Connect, Share, Imagine, Laugh!
As the Coronavirus requires us to stay apart, the Workers Circle has created a program called the Great Schmooze to help our members connect by phone, while staying safe at home!
There’s nothing like stories to bring us all closer together (even through social distancing!) and remind us of the things that matter. That’s what the Great Schmooze is all about – building community by connecting with each other and sharing our stories.
The Great Schmooze will bring us together, over the phone and online, across the generations, bridging our physical distance with the warmth of human community.
In the coming weeks, we will be training students, members, and friends to make calls and reach out to members who have let us know they’d like to receive a call and to share some stories. We’ll soon launch the Great Schmooze private Facebook page where people will have the chance to connect and share stories with each other. We will share the stories that make us laugh, that bring us joy, and inspire us all. And, of course, we’ll kvetch a little!
Here is what people are saying about their “Schmoozes”:
“Had the most fabulous conversation with my Schmooze partner. I found her to be fascinating. Thank you for making this connection.” -Marcy K
“I just got off the phone from another enjoyable conversation with G. It’s really fun speaking with her, and she really appreciates the calls. I’m hoping we can do it again next week.” -Henry A.
“Great call with B. Great shidduch. So grateful for this connection.” – Pamela C.
“Thanks to the Workers Circle for all you are doing through The Great Schmooze! I want you to know what a sweet mench H seems to be and how much I enjoyed our wide-ranging schmooze. “ -Shirley F.
Here is a gut geshmak (a good taste) of some of the stories we heard during our Schmoozes:
“My first Passover with my wife’s Litvak family was most memorable. They came to our apartment to prepare the meal for the Seder. I went to the bathroom and found a live fish in the bathtub that would soon become Gefilte fish for our dinner!” – Sam D.
“My father was one of 5 brothers but the first one born here in America. His family called him “The Yankee” of the family. They were part of the Galveston project and moved to Kansas City and several other southern cities before settling on the Lower East Side.” -Henry A.

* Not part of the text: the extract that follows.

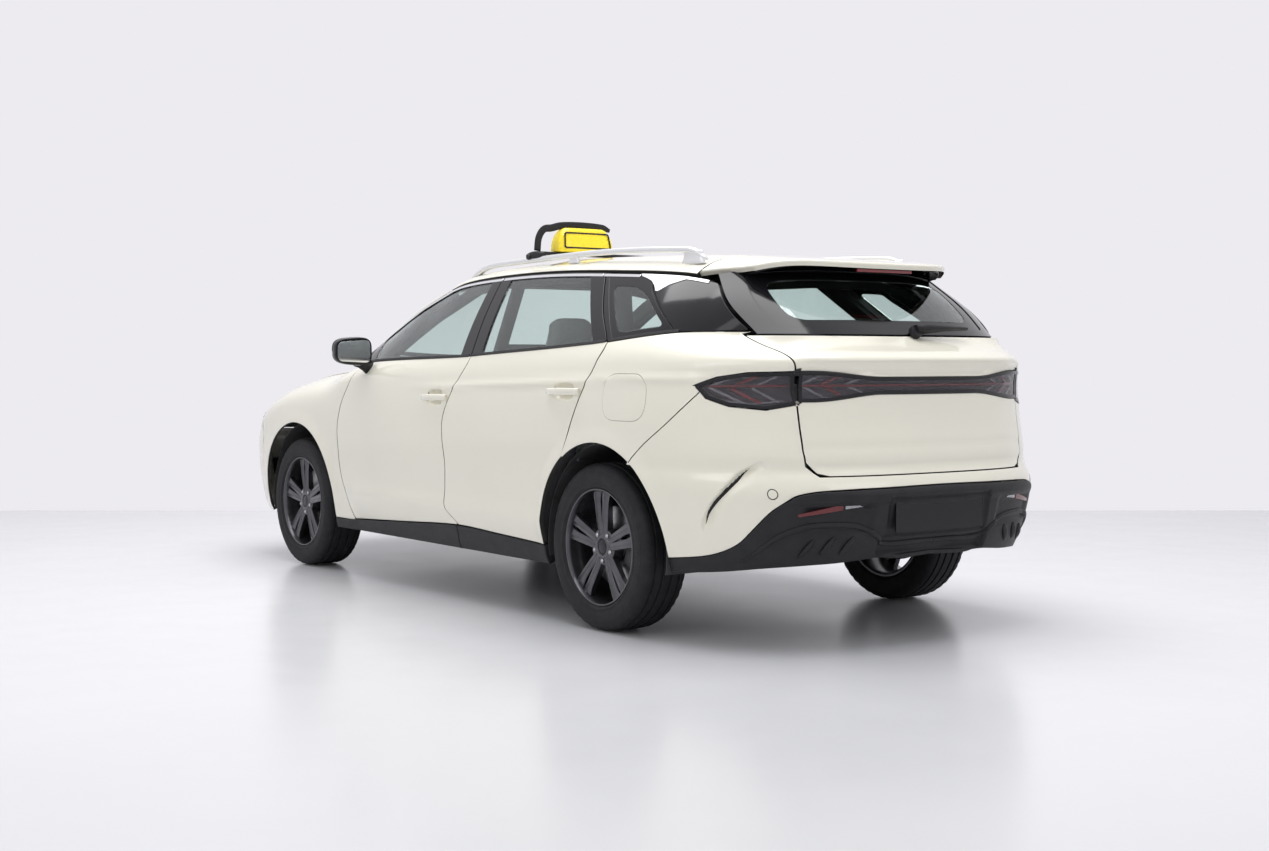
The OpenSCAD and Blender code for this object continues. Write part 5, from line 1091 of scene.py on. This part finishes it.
for k in range(4):
    cx, cz = 2040 + k * 62, 838 - k * 27
    panel(f"headlamp_left_unit_{k}", "body", "lamp_clear", CLEAR, side,
          rounded([[cx - 22, cz - 18], [cx + 22, cz - 26], [cx + 22, cz + 10], [cx - 22, cz + 18]], 12, 5),
          (), sides=2, step=14, depth=5, edge=3, lift=-10)
day = cat([[1948, 792], [2100, 748], [2240, 722], [2316, 713]], [[2316, 720], [2240, 729], [2100, 755], [1952, 800]])
panel("headlamp_left_daylight", "body", "lamp_clear", CLEAR, side, day, (), sides=2, step=18, depth=5, edge=1.5,
      lift=-6)

# ---- Sills, diffuser, plate ----------------------------------------------------------------------------------
def sill_side(x, z):
    zz = np.maximum(z, 300)
    y = door_side_y(x, zz) + 4 + relief(x, zz) * 0.5
    return np.stack([x, y - np.maximum(300 - z, 0) ** 2 * 0.004, z], -1)


for k, (a, b, a1, foot) in enumerate(((-957, -226, -970, -226), (-222, 1019, -222, 1034))):
    so = cat(along(a, b, 40, lambda x: sill_z(x) - GAP), [[foot, 232], [a1, 232]])
    panel(f"sill_cladding_left_{k}", "body", *PLASTIC, sill_side, so, ("sills",), sides=2, step=30, depth=40, edge=6)

dv = np.array([[q, z - GAP] for q, z in val])
FOOT = [[0, 356], [300, 345], [455, 332], [570, 326], [740, 314], [910, 295], [1090, 282], [1200, 282]]
dif = np.stack([qs, curve(FOOT, qs)], -1)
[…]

“I lived in the Amalgamated, the first co-op in the country. We called it the ‘coop!’ It was a wonderful community where everyone knew everyone else. You had at least a dozen mothers that looked out for you. Everyone spoke Yiddish and some Russian too. There was a Workers Circle Nursery school in the building which my siblings and I attended.” -Eve M
“I grew up in a small town in Wisconsin with a small, closely knit Jewish community. Even though we were so small we had 2 synagogues. Like most Jewish families there, we belonged to both. It’s like the town that only had 1 lawyer who had no business but when another lawyer moved to town they were both busy!” -Gerald L.